Singing solos, acting appropriately goofy, unself-consciously dancing around on a stage, all in front of a couple of hundred people – this isn’t even remotely the way I remember my own childhood, yet here were a couple of dozen pre-teens/teens doing exactly that. I was 30 years old before I had that kind of self-confidence.
Invisible to the audience – both in Washington and Walsh Common – were the teachers who are guiding and mentoring these students. Emily Mathieu, the LCS music teacher who directed the play, has once again shown her dedication to bringing out the best in our kids. Year after year I’m grateful for the work Emily, and all our teachers, do for our children. LCS is a school our community can be proud of.
One MSD highschooler startled the crowd Saturday when he began his speech: “We need to arm our teachers…” long pause “with pencils and paper.” The crowd responded with cheers of relief, relief that they wouldn’t have to listen to the deeply flawed “solution” to school shootings, that arming teachers would somehow make them safer.

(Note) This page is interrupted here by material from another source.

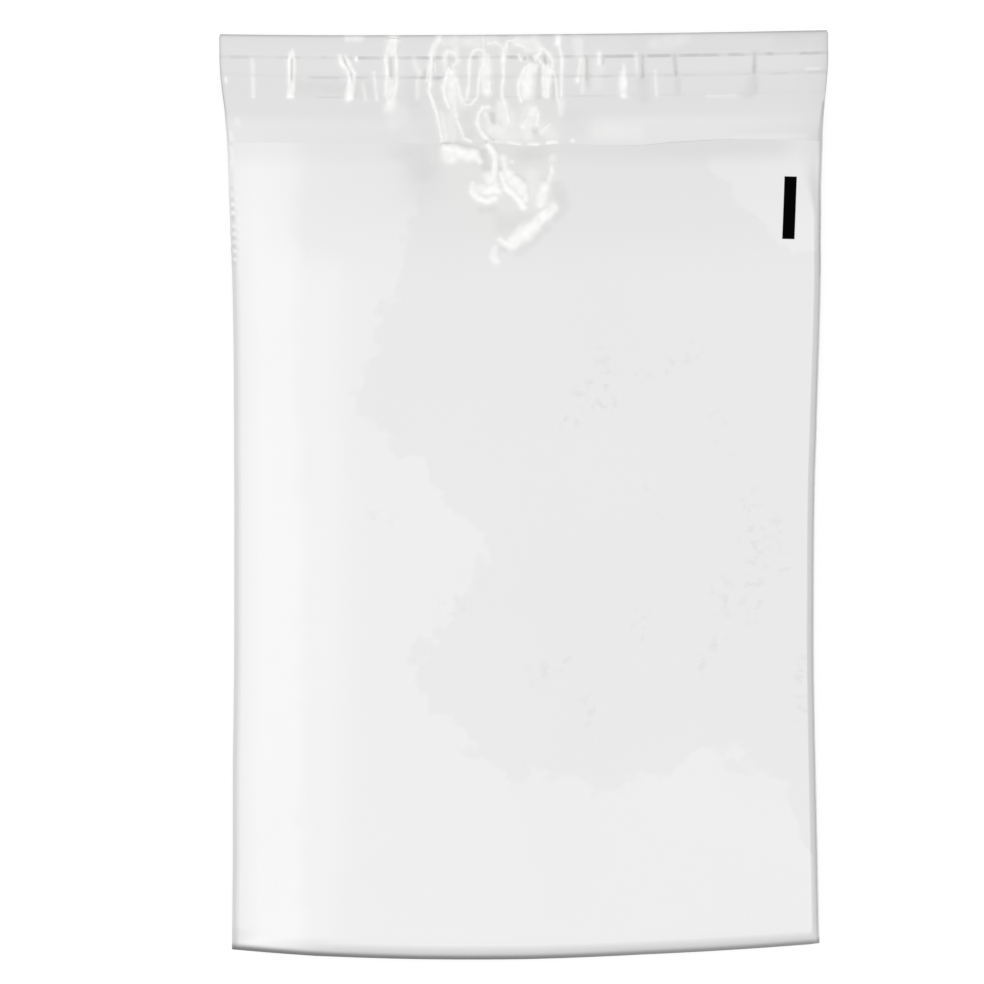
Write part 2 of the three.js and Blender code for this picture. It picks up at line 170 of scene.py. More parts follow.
# %% Creases of the flap
FOLDS = [
    # rise, reach, tone, points
    (0.1, 0.5, 0.9, [(-117.4, 17.5), (-117.3, 18.6)]),
    (0.1, 0.9, 0.35, [(-113, 34), (-112.8, 35.5)]),
    (0.35, 0.7, 0.45, [(-106.8, 9), (-106.5, 17), (-106.4, 24.6)]),
    (0.1, 0.45, 0.6, [(-106.5, 17), (-106.4, 24.6)]),
    (0.5, 1.3, 0.0, [(-91.5, 8), (-91.7, 24)]),
    (0.15, 0.5, 0.95, [(-91.1, 6.5), (-92.4, 9.8), (-92.5, 17.1), (-92.9, 24.7)]),
    (0.15, 0.5, 0.9, [(-91.1, 6.5), (-90.4, 9.8), (-90.6, 17.1), (-91.1, 24.7)]),
    (0.1, 1.2, 0.85, [(-91.8, 19.5), (-92, 24.2)]),
    (0.5, 1.8, 0.0, [(-71, 9), (-68.8, 16), (-68.5, 24.5)]),
    (0.2, 0.7, 0.95, [(-72.4, 8.4), (-71.6, 11.2), (-69.2, 14), (-68.6, 17.3), (-69.5, 24.9)]),
    (0.2, 0.6, 0.95, [(-70, 8.4), (-68.4, 12), (-66.8, 14.9), (-67.1, 18.9), (-67.9, 24.9)]),
    (0.1, 1.3, 0.9, [(-68.3, 20), (-68.8, 24.6)]),
    (0.1, 1.2, 0.7, [(-68, 18.8), (-69, 24.3)]),
    (0.2, 0.5, 1.0, [(-66, 8.8), (-65.8, 9.8)]),
    (0.1, 0.8, 0.5, [(-69.5, 1.6), (-64, 1.7)]),
    (0.3, 0.7, 0.35, [(-63.2, 18.9), (-62.3, 25)]),
    (0.3, 0.5, 0.6, [(-59, 14.6), (-58.5, 19.5), (-57.8, 25.1)]),
    (0.7, 2.0, 0.0, [(-51, 3), (-52.1, 12), (-52.2, 26)]),
    (0.2, 0.7, 0.9, [(-51.4, 1.3), (-53.7, 6.2), (-54.3, 9.1), (-53.8, 13.7), (-54, 18.9),
                     (-54.4, 23.5), (-53.1, 27.4)]),
    (0.2, 0.7, 0.9, [(-50.3, 1.3), (-50.4, 6.2), (-50.1, 9.5), (-50.1, 14.4), (-50, 18.3),
                     (-50.8, 23.5), (-52.6, 26.8)]),
    (0.1, 1.9, 0.75, [(-51.5, 2.5), (-51.9, 7)]),
    (0.1, 2.2, 0.6, [(-52.2, 18), (-52.6, 28)]),
    (0.1, 2.8, 0.25, [(-51, 3), (-52, 30)]),
    (0.2, 2.6, 0.15, [(-48, 30), (-52, 34)]),
    (0.3, 0.8, 0.45, [(-43.1, 8.9), (-42.2, 12.5), (-41.1, 14.4), (-41.9, 19), (-41.8, 24.3)]),
    (0.3, 1.1, 0.75, [(-32.9, 1.3), (-35.1, 4.4), (-36.1, 7.9)]),
    (0.5, 0.6, 0.9, [(-36.1, 7.9), (-36.2, 12.9), (-36.7, 18.4), (-37.3, 21.7), (-35.6, 26.6),
                     (-34.1, 30.9), (-33.2, 35.8), (-32.3, 41.7)]),
    (0.3, 0.8, 0.6, [(-36.6, 11.9), (-37.4, 15.1), (-38, 17.4)]),
    (0.1, 0.35, 0.6, [(-35, 10.6), (-35, 14.2)]),
    (0.2, 1.8, 0.35, [(-31, 2.5), (-27, 3), (-21, 2.6)]),
    (0.3, 0.9, 0.65, [(-29.7, 6.7), (-30.8, 8.3), (-30.9, 10.3), (-29.6, 12.6)]),
    (0.3, 0.9, 0.65, [(-29, 6.7), (-26.4, 7.7), (-25.7, 9.7), (-27.1, 11.3), (-29.1, 12.8)]),
    (0.4, 0.7, 0.95, [(-29.6, 12.9), (-30.4, 16.5), (-31.5, 20.4), (-31.1, 24), (-29.5, 28.3)]),
    (0.4, 0.8, 0.8, [(-29.1, 13.2), (-27.8, 15.2), (-26.5, 17.5), (-25.7, 20.8), (-24.9, 24.1),
                     (-23, 27)]),
    (0.2, 0.6, 0.8, [(-28.3, 16.5), (-27.5, 19.8), (-26.7, 23.1)]),
    (0.1, 1.4, 0.4, [(-26.4, 1.5), (-26.6, 6.5)]),
    (0.1, 2.1, 0.7, [(-28.6, 14.5), (-28.2, 25.5)]),
    (0.1, 1.6, 0.5, [(-33, 31), (-31.2, 41)]),
    (0.1, 2.0, 0.3, [(-27, 26), (-29, 40)]),
    (0.4, 0.8, 0.75, [(-27.2, 25), (-27.1, 29.3), (-26.1, 33.6)]),
    (0.4, 0.6, 0.75, [(-26.1, 33.6), (-24.7, 37.2), (-23.7, 40.5), (-20.8, 42)]),
    (0.2, 0.5, 0.4, [(-26.8, 37.2), (-27.8, 41.7)]),
    (0.4, 1.8, 0.0, [(-19.8, 9), (-20.3, 24)]),
    (0.3, 0.6, 0.8, [(-21, 8.7), (-21.2, 14), (-21.6, 19.2), (-22.4, 24.4), (-23, 27.4)]),
    (0.2, 0.5, 0.75, [(-21, 8.7), (-19.5, 6.3), (-17.2, 5.5), (-15.1, 7.1), (-14.6, 9.4)]),
    (0.3, 0.5, 0.85, [(-23, 27.5), (-20.5, 27.2), (-18, 24.1), (-17.8, 19.2), (-16.8, 13.7),
                      (-15.2, 10.7)]),
    (0.2, 0.5, 0.7, [(-15.8, 1.6), (-15.5, 6.1), (-15.2, 11.4)]),
    (0.4, 1.9, 0.75, [(-15, 10), (-14.6, 18), (-14.4, 22)]),
    (0.2, 0.5, 0.8, [(-13.8, 8.1), (-13.4, 13.4), (-13.4, 18.6), (-13.1, 22.2)]),
    (0.2, 0.6, 1.0, [(-13.4, 18.6), (-13.3, 21.9)]),
    (0.1, 2.2, 0.3, [(-19, 3), (-12, 2.6)]),
    (0.3, 0.7, 0.9, [(-7.8, 5.9), (-7.8, 11.5), (-7.8, 16.7), (-8.4, 21.3), (-8.3, 24.5),
                     (-7.2, 27.8), (-6.3, 32.4), (-5.8, 34.1)]),
    (0.1, 2.2, 0.5, [(-8.6, 27.5), (-8, 33)]),
    (0.1, 3.4, 0.4, [(-7, 33.5), (-5, 38.5)]),
    (0.2, 0.5, 0.75, [(-13.9, 3.7), (-11.1, 2.9), (-9, 4.2), (-7.8, 5.9)]),
    (0.1, 0.7, 0.7, [(-6.4, 3.3), (-7.2, 6.9)]),
    (0.1, 0.4, 0.8, [(-6.2, 2.6), (-3.9, 2.5), (-2.3, 1.8)]),
    (0.2, 0.6, 0.8, [(-2.9, 3.8), (-0.6, 4.5), (0.7, 5.1)]),
    (0.2, 1.6, 0.45, [(1.5, 5.3), (7, 6.3)]),
    (0.6, 2.3, 0.9, [(3, 13.5), (1.8, 18), (1, 23.5)]),
    (0.1, 1.8, 0.45, [(-3, 3), (4, 3.2), (7, 6)]),
    (0.2, 0.6, 1.0, [(0.8, 12.8), (2.9, 11.7), (5.2, 12.2)]),
    (0.2, 0.6, 0.95, [(0.8, 12.8), (-0.9, 16.4), (-1.8, 19.4), (-1.9, 23.3), (-0.8, 26.2)]),
    (0.1, 0.7, 0.95, [(2.2, 15), (1.2, 18.7), (0.4, 24.5)]),
    (0.4, 1.6, 0.75, [(9.8, 13), (9.2, 22)]),
    (0.2, 0.6, 0.85, [(8.1, 11.9), (7.9, 18.1), (8.5, 24.4)]),
    (0.2, 0.6, 0.9, [(11.2, 13.9), (10.2, 18.1), (9.5, 24.4)]),
    (0.2, 0.7, 0.85, [(7, 6), (8.3, 5.9), (10.3, 8), (11.8, 10.6), (11.3, 13.9)]),
    (0.1, 0.5, 0.85, [(7, 7), (5.5, 8.6), (7, 11.1)]),
    (0.1, 0.5, 0.8, [(4.6, 8.4), (5, 10)]),
    (0.1, 0.5, 0.7, [(-1.6, 8), (-0.8, 10.2)]),
    (0.2, 0.5, 0.7, [(11.7, 14.2), (12.7, 16.9), (13.1, 21.4), (13.3, 24.7), (14.1, 27), (14.6, 29.3)]),
    (0.2, 0.9, 1.0, [(13.9, 1.7), (13.8, 3.8)]),
    (0.3, 0.6, 0.85, [(14.2, 4.4), (15.4, 9), (15.1, 18.2), (15.1, 24.4)]),
    (0.2, 1.4, 0.35, [(15.1, 26), (14.8, 31)]),
    (0.2, 1.8, 0.35, [(22, 3), (22.5, 8)]),
    (0.2, 0.6, 0.6, [(22.8, 9.4), (22.2, 13.3), (21.5, 18.2)]),
    (0.1, 0.7, 1.0, [(21.5, 17.6), (21.6, 18.4)]),
    (0.2, 0.8, 0.4, [(23.5, 8.4), (23.4, 22.8)]),
    (0.3, 0.7, 0.75, [(30.1, 7.8), (30.1, 11.8)]),
    (0.1, 2.0, 0.2, [(30, 12), (29, 20)]),
    (0.4, 1.0, 0.0, [(39.8, 14), (39.8, 24)]),
    (0.2, 0.5, 0.85, [(39.8, 12.5), (38.7, 18.5), (39.7, 24.4)]),
    (0.2, 0.5, 0.8, [(39.8, 12.5), (40.7, 18.5), (40.1, 24.4)]),
    (0.1, 1.3, 0.8, [(39.5, 15.5), (39.7, 24.3)]),
    (0.2, 0.6, 0.5, [(52.2, 15), (52.6, 24.5)]),
    (0.1, 0.5, 0.4, [(44.6, 8), (44.9, 16)]),
    (0.1, 2.2, 0.2, [(51, 4.5), (64, 2.5)]),
    (0.1, 0.6, 0.25, [(73, 25.1), (83.5, 25)]),
    (0.1, 0.5, 0.4, [(112, 15.3), (117, 15.1)]),
    (0.1, 1.1, 0.12, [(84, 41.6), (98, 41.4), (111, 41.8)]),
    (0.1, 2.8, 0.22, [(29, 38.6), (44, 39.4)]),
    (0.1, 0.6, 0.4, [(-115.8, 38.8), (-115.2, 41.8)]),
]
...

I lived with a teacher for nearly 50 years; I was, for a few years, a teacher myself. One son is a teacher. Among my friends are many teachers, and spouses of teachers. A teacher carrying a loaded gun into a classroom of children is unthinkable. As so many have articulated over these past few months, teachers never trained to be police. It’s not what they’re good at.
Just as Emily Mathieu works so hard at turning her elementary and middle school music students into a team able to put on a complicated and entertaining play, there must be teachers behind the program so many of us watched through tears on Saturday. The speeches were punchy and to a point, each one hitting a slightly different aspect of how gun violence affected them. Somebody had taught them to let their emotion show, to speak to the massed crowds as if to their intimate friends. Somebody taught them to be their authentic selves.
Somehow I’m equating our school age kids in a middle school play with those brave, passionate, and oh so confident speakers in Washington on Saturday. Self-possession, confidence in themselves in spite of the very real stage fright many admitted to in interviews the next day (but from the other side of seventy, I have to say that they fooled me), I think it’s a fair comparison.
They were as far from the zoned-out, phone-obsessed generation we might imagine them to be as possible. They were ardent, engaged, hitting the issues squarely without the fudging we’ve come to hear from politicians on both sides.
Both sides. That was the cool part. It wasn’t presented as a partisan issue, but rather as a moral one. Simple: protect kids, not guns.
Pysanky Saturday
Julie Turkevich sends out this invitation: “Join us at the Lincolnville Community Building on Saturday, March 31st, from 10 a.m. until 2 p.m. for our annual Ukrainian egg decorating (pysanky) . This is an ancient method using wax resist and colorful dyes. Bring uncooked eggs, blown or intact, room temperature; and a roll of paper towels. We'll provide the dyes and tools and inspirational designs. Please note that the dyes stain and are not edible! Because we use candle flames to melt the beeswax, adult supervision is needed for younger decorators. Suggested donation is $10/$15 families, and all proceeds support Lincolnville Community Building events.”
Easter Services
The Tenebrae Service, 6 p.m. on Maundy Thursday, March 29 at United Christian Church is “an ancient Christian Good Friday service that makes use of gradually diminishing light through the extinguishing of candles to symbolize the events of the week from the triumphant Palm Sunday entry through Jesus' burial.” All are welcome at what is described as an emotional experience of Holy Week.
The church at 18 Searsmont Road will be open Good Friday, March 30 from noon to 6 p.m. for anyone who wants to come into the sanctuary for prayer or meditation.
Easter Sunday worship will be at 9:30 a.m.
Bayshore Baptist Church north of the Beach on Atlantic Highway will be celebrating Easter morning with a sunrise service, 6 a.m. at Lincolnville Beach, followed by breakfast at the church. Regular worship service is at 11 a.m.
Library
Knitting/Needlework on Tuesday! All are encouraged and welcome to join the amazing library volunteers Dotty and Kathleen for a lively and social evening of crochet, knitting and/or other needlework. This is a consistently fun, helpful and multi-talented group. Bring your favorite project Tuesday from 4 until 6.
The Writing Group Friday at 9 a.m.. A bonus gathering this Friday for the writers, taking advantage of the calendar’s extra Friday this month. This group regularly meets with Sheila at the library on the second and fourth Fridays to share their writings and ideas. Newcomers are welcome.
The library is open Tuesday 4 until 7 p.m., Wednesday 2 until 7 p.m.,and open Friday and Saturday from 9 a.m. until noon. Please drop in!